Katłıà Lafferty

Articled Law Student

Katłıà’s (she/her/hers) interest in environmental justice first began when she was an elected council member for her First Nation, the Yellowknives Dene in the Northwest Territories, where she worked towards demanding that the government compensate the Yellowknives for the mess that was left when the infamous Giant Mine was abandoned leaving behind 237,000 tonnes of inorganic arsenic on the lands of the Akaitcho Treaty 8 in Chief Drygeese Territory.

After receiving a Bachelor of Justice Studies and finishing  year of a Master’s Program in Environmental Management at Royal Roads, Katłıà returned to the north and was on the NWT Negotiations Team for the groundbreaking Mackenzie Valley Transboundary Water Management Agreement between the NWT, Alberta, British Columbia and Saskatchewan. She also worked as the Director of Indigenous Education and Community Development at the Dechinta Centre for Research and Learning, a land-based post-secondary curriculum program partnered with UBC.

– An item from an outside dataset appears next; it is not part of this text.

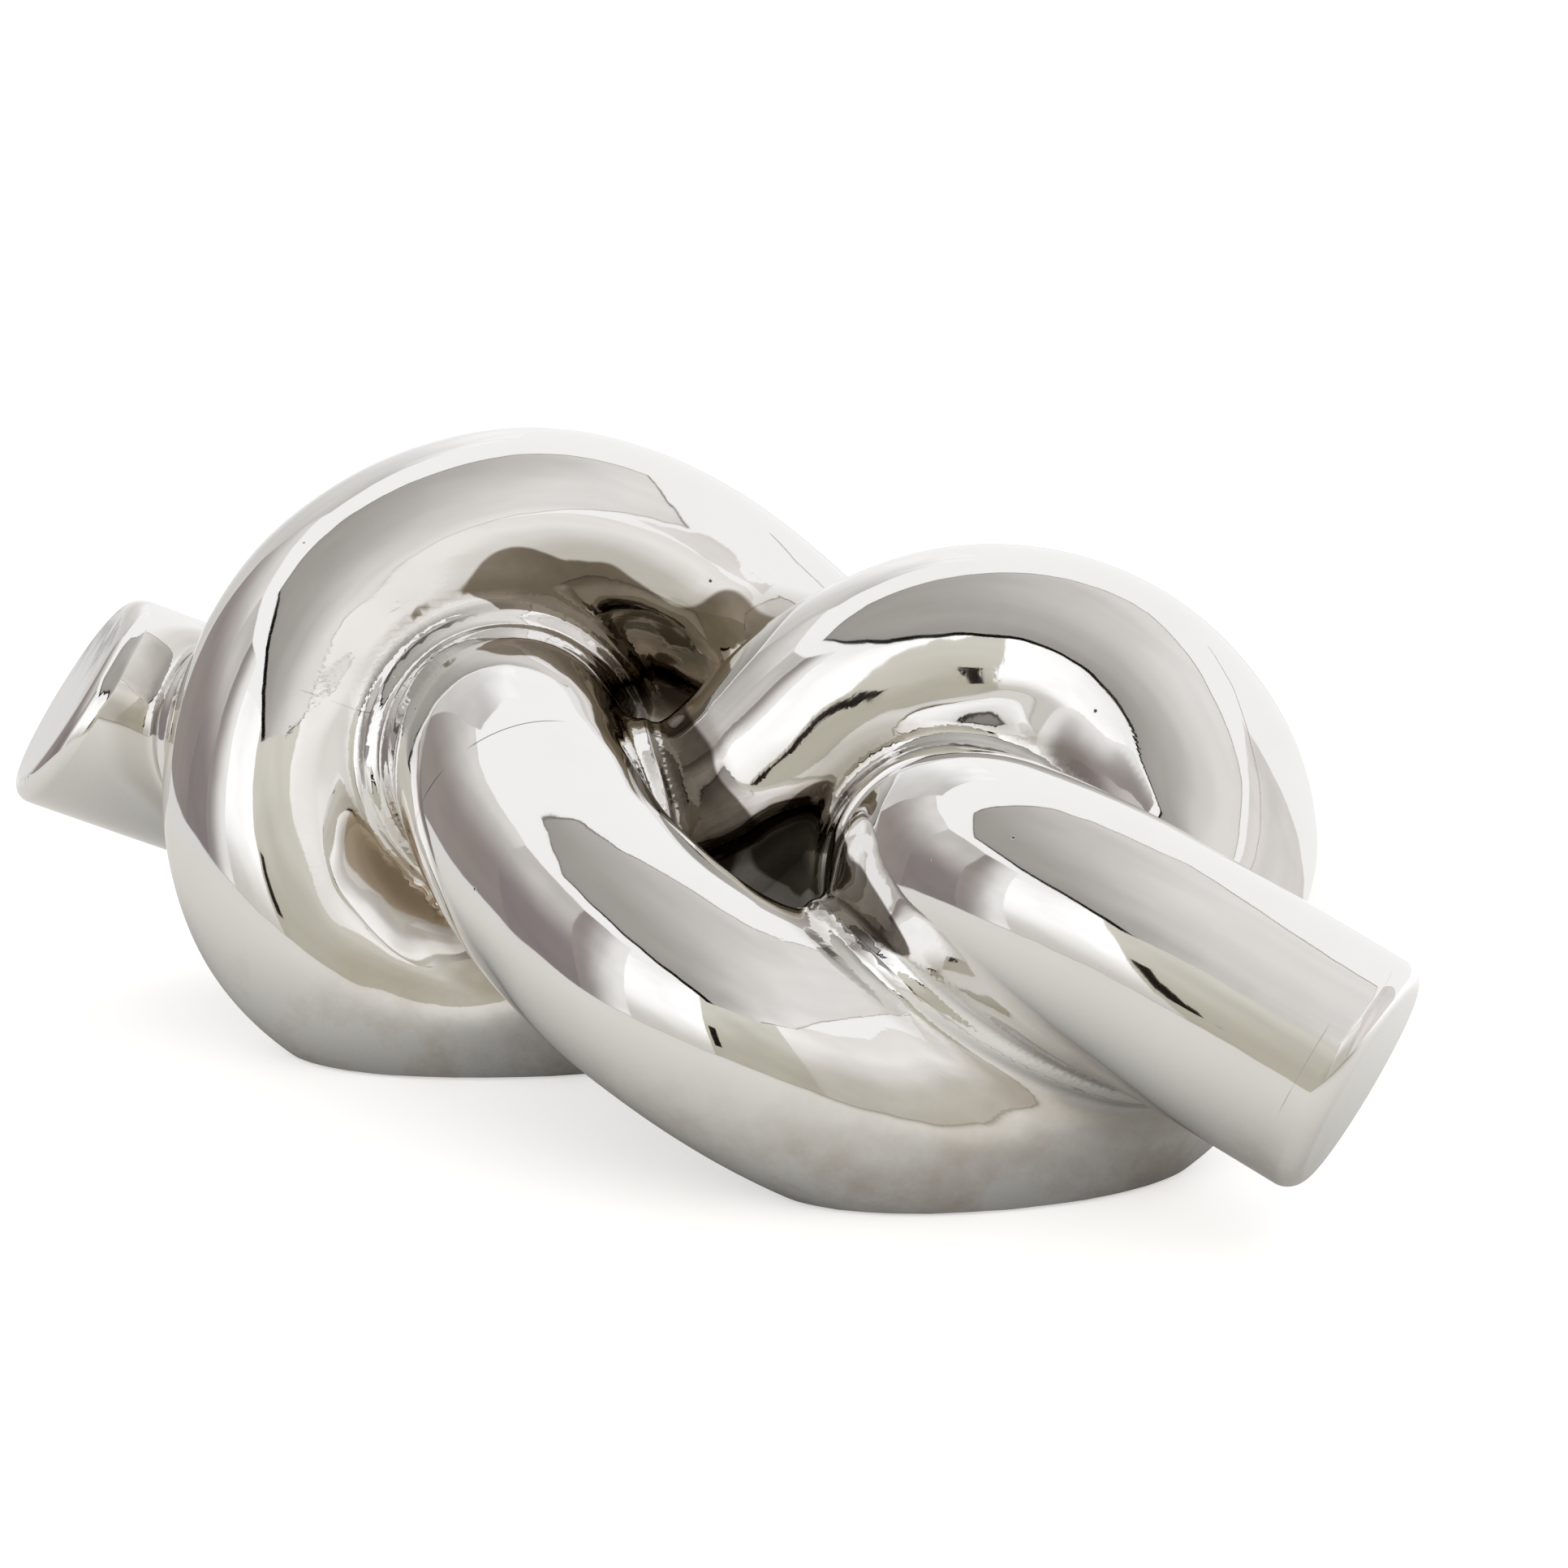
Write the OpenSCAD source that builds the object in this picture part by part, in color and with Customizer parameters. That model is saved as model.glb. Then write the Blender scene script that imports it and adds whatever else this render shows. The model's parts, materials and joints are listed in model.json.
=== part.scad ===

Realizing she could generate further change as a lawyer, Katłıà enrolled in the Joint Degree Program in Canadian Common Law and Indigenous Legal Orders (JID) at the University of Victoria and graduated in 2023.

Katłıà served as the inaugural Climate Writer in Residence at West Vancouver Memorial Library in 2022. She is an accomplished author and is working on her next book which is about global warming from a northern Dene perspective called “Mother Earth is Our Elder."

In her spare time, she enjoys reading to her grandson and writing stories about life growing up in the north.